GIVEN EXERCISE: Give back the exact lines spanning from the line with "The FreeCAD and" to the line with "WHITE_IN_METAL_MM = 120.0", with both of those lines included and no others.

DATA FOR THIS TASK:
**********
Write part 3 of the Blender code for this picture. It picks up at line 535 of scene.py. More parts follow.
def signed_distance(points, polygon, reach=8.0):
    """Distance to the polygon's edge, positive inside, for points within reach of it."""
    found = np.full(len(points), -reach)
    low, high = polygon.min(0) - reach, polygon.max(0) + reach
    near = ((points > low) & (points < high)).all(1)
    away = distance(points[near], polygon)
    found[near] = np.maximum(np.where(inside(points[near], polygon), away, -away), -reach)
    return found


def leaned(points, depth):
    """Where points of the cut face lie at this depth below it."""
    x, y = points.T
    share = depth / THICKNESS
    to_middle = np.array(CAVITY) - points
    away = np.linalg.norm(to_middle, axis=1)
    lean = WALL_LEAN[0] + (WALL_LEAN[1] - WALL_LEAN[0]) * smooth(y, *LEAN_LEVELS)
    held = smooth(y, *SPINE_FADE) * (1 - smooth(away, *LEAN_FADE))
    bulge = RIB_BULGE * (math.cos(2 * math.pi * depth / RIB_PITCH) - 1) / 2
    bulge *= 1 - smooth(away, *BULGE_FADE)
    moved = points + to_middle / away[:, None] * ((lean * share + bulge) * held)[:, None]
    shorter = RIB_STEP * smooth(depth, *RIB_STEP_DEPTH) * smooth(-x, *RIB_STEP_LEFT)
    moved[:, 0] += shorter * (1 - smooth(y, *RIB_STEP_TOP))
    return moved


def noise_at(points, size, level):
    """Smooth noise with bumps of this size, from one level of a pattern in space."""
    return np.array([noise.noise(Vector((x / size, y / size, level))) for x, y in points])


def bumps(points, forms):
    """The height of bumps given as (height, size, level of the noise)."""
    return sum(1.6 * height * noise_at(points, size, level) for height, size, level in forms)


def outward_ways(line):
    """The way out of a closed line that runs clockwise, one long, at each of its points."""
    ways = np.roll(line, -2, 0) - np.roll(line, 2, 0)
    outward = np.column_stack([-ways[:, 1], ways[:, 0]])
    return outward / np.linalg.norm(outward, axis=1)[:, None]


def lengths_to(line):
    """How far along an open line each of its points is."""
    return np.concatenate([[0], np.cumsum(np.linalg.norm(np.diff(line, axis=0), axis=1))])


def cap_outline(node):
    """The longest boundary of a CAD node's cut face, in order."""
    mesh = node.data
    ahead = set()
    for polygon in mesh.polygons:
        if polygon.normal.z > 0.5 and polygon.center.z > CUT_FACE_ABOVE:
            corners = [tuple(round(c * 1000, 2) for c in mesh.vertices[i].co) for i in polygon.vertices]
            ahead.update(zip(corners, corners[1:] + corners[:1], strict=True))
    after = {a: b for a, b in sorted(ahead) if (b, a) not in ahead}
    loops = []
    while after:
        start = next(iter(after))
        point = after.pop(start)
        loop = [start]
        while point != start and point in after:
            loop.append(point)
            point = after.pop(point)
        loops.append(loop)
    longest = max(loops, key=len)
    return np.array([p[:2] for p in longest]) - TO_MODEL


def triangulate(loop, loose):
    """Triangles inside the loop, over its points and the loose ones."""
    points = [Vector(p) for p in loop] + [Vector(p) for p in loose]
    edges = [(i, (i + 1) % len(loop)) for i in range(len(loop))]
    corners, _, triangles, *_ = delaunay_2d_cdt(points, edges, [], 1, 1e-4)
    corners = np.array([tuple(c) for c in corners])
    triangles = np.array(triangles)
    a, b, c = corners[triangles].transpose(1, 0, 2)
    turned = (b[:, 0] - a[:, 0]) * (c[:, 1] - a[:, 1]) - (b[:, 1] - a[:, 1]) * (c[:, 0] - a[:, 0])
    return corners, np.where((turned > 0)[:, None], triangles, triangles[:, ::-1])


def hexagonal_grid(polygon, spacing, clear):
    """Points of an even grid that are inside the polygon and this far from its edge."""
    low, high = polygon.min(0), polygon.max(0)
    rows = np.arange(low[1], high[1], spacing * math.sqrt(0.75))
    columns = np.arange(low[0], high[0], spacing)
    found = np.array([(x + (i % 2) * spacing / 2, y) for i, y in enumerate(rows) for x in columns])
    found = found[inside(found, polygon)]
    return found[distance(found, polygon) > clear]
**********
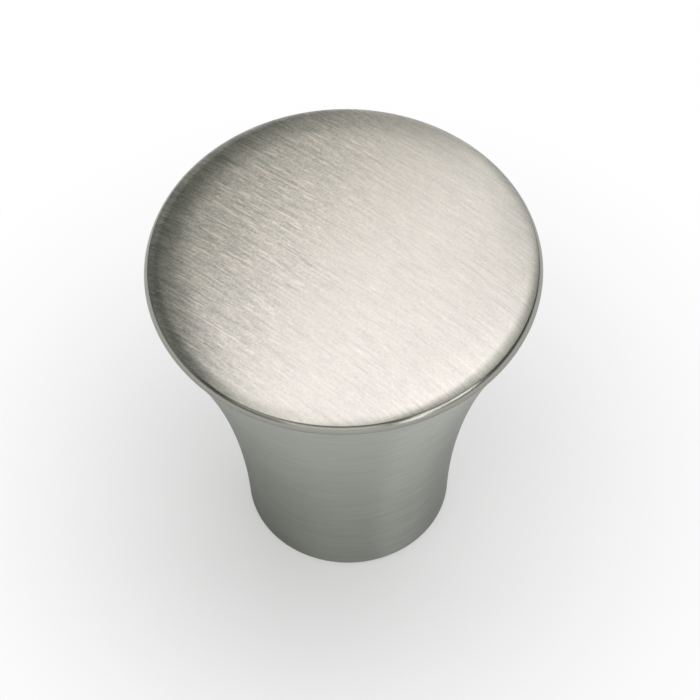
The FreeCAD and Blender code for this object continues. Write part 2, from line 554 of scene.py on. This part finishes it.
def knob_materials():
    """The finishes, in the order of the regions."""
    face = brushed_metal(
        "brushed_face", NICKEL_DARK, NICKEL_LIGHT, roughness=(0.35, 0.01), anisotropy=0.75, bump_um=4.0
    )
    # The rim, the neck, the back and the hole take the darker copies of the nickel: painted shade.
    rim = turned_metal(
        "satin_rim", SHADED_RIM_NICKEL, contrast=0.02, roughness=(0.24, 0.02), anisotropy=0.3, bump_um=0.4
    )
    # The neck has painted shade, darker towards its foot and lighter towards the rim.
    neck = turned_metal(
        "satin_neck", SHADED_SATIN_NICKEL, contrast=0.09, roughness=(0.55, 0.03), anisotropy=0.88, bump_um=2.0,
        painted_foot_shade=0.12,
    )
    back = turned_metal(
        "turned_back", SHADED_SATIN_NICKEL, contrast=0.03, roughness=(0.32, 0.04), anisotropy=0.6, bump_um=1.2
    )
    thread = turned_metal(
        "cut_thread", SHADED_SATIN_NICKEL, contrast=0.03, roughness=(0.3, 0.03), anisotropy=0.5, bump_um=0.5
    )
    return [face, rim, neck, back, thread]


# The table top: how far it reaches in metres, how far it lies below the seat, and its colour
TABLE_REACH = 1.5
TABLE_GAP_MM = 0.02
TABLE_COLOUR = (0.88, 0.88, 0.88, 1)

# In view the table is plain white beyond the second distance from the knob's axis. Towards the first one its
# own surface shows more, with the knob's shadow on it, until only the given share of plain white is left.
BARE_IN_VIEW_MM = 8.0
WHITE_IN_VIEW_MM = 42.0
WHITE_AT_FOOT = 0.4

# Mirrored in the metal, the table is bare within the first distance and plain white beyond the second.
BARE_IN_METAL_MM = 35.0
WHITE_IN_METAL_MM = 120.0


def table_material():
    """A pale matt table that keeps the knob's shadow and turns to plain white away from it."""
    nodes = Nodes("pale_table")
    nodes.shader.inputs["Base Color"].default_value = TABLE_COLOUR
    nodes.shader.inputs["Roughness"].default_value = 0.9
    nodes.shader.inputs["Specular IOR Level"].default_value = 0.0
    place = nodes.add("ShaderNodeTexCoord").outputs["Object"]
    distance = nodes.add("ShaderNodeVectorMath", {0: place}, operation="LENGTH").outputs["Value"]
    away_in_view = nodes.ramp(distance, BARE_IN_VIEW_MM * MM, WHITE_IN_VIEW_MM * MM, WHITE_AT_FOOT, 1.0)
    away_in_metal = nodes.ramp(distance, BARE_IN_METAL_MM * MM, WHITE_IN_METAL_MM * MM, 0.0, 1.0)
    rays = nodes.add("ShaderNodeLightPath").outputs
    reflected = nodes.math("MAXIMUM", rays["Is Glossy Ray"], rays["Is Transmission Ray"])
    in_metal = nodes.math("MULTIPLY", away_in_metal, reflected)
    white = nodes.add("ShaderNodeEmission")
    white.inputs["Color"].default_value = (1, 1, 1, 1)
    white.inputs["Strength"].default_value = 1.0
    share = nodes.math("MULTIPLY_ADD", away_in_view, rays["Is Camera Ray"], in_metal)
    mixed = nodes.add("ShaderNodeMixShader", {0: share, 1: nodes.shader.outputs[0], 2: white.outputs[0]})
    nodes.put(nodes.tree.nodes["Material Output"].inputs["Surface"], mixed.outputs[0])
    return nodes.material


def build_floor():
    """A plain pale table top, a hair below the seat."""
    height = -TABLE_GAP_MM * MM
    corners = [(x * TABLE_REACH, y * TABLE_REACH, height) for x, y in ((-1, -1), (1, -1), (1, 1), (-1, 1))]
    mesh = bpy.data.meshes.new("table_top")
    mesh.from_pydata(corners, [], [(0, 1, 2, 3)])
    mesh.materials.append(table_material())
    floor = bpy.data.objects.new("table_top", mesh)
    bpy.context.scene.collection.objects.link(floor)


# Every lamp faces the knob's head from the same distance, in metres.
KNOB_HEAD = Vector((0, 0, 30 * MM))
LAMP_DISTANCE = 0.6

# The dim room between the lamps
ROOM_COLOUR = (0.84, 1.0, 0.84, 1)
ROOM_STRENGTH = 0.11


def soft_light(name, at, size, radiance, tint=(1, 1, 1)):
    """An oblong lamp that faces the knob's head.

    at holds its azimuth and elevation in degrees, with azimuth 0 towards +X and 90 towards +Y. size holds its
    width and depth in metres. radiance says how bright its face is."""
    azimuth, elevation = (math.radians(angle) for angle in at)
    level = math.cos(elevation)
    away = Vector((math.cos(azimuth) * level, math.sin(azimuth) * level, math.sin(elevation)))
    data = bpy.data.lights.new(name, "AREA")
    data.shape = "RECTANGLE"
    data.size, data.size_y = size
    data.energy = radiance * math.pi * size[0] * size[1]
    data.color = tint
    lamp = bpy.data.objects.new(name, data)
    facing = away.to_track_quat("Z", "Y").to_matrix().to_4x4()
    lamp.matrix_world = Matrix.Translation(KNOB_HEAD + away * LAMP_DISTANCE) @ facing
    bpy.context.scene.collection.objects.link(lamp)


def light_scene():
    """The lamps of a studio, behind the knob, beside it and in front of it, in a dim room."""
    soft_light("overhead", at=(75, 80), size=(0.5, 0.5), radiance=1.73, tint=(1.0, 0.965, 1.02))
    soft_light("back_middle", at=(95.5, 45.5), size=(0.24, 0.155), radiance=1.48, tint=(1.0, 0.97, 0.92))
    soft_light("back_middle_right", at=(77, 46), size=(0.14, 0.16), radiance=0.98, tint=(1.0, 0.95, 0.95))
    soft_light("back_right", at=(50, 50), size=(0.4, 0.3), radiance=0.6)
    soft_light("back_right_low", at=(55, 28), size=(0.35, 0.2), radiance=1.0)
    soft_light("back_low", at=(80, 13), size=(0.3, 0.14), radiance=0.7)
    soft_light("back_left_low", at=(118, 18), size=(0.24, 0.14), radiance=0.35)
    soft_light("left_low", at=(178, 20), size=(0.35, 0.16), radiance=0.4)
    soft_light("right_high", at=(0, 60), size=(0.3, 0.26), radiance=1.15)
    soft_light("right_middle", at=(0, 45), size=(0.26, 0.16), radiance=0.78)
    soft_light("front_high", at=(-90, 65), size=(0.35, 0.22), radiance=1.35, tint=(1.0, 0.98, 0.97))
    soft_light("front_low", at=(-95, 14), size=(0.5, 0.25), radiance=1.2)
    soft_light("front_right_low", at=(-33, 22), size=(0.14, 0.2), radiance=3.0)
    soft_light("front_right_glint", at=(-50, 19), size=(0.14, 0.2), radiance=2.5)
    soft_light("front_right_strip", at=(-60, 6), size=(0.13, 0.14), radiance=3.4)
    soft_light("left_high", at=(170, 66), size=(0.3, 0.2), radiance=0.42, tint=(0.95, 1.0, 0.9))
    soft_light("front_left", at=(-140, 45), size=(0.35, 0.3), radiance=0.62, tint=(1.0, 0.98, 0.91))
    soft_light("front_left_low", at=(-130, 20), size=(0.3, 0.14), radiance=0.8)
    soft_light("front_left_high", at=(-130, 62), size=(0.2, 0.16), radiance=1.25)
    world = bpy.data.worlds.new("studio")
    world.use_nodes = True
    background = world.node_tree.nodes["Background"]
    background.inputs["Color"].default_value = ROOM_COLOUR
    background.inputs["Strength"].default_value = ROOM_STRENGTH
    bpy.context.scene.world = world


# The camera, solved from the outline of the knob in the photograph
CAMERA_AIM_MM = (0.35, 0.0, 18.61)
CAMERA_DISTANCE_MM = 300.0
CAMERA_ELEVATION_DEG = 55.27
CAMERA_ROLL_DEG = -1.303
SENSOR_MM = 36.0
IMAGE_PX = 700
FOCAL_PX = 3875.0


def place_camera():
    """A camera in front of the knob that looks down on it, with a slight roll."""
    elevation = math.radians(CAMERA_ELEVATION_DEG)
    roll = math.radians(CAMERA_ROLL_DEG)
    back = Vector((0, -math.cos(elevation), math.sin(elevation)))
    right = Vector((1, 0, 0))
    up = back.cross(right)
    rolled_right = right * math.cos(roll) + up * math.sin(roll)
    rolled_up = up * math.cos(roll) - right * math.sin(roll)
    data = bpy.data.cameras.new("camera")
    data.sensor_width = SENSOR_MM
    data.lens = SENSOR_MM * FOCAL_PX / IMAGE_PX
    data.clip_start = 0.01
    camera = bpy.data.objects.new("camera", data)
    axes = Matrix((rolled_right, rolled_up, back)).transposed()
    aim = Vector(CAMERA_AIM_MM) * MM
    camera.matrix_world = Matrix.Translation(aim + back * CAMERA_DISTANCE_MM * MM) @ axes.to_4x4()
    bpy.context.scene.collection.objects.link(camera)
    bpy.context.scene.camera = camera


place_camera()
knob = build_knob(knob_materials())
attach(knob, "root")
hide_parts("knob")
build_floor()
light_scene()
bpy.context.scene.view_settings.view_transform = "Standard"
**********
REPLY:
The FreeCAD and Blender code for this object continues. Write part 2, from line 554 of scene.py on. This part finishes it.
def knob_materials():
    """The finishes, in the order of the regions."""
    face = brushed_metal(
        "brushed_face", NICKEL_DARK, NICKEL_LIGHT, roughness=(0.35, 0.01), anisotropy=0.75, bump_um=4.0
    )
    # The rim, the neck, the back and the hole take the darker copies of the nickel: painted shade.
    rim = turned_metal(
        "satin_rim", SHADED_RIM_NICKEL, contrast=0.02, roughness=(0.24, 0.02), anisotropy=0.3, bump_um=0.4
    )
    # The neck has painted shade, darker towards its foot and lighter towards the rim.
    neck = turned_metal(
        "satin_neck", SHADED_SATIN_NICKEL, contrast=0.09, roughness=(0.55, 0.03), anisotropy=0.88, bump_um=2.0,
        painted_foot_shade=0.12,
    )
    back = turned_metal(
        "turned_back", SHADED_SATIN_NICKEL, contrast=0.03, roughness=(0.32, 0.04), anisotropy=0.6, bump_um=1.2
    )
    thread = turned_metal(
        "cut_thread", SHADED_SATIN_NICKEL, contrast=0.03, roughness=(0.3, 0.03), anisotropy=0.5, bump_um=0.5
    )
    return [face, rim, neck, back, thread]


# The table top: how far it reaches in metres, how far it lies below the seat, and its colour
TABLE_REACH = 1.5
TABLE_GAP_MM = 0.02
TABLE_COLOUR = (0.88, 0.88, 0.88, 1)

# In view the table is plain white beyond the second distance from the knob's axis. Towards the first one its
# own surface shows more, with the knob's shadow on it, until only the given share of plain white is left.
BARE_IN_VIEW_MM = 8.0
WHITE_IN_VIEW_MM = 42.0
WHITE_AT_FOOT = 0.4

# Mirrored in the metal, the table is bare within the first distance and plain white beyond the second.
BARE_IN_METAL_MM = 35.0
WHITE_IN_METAL_MM = 120.0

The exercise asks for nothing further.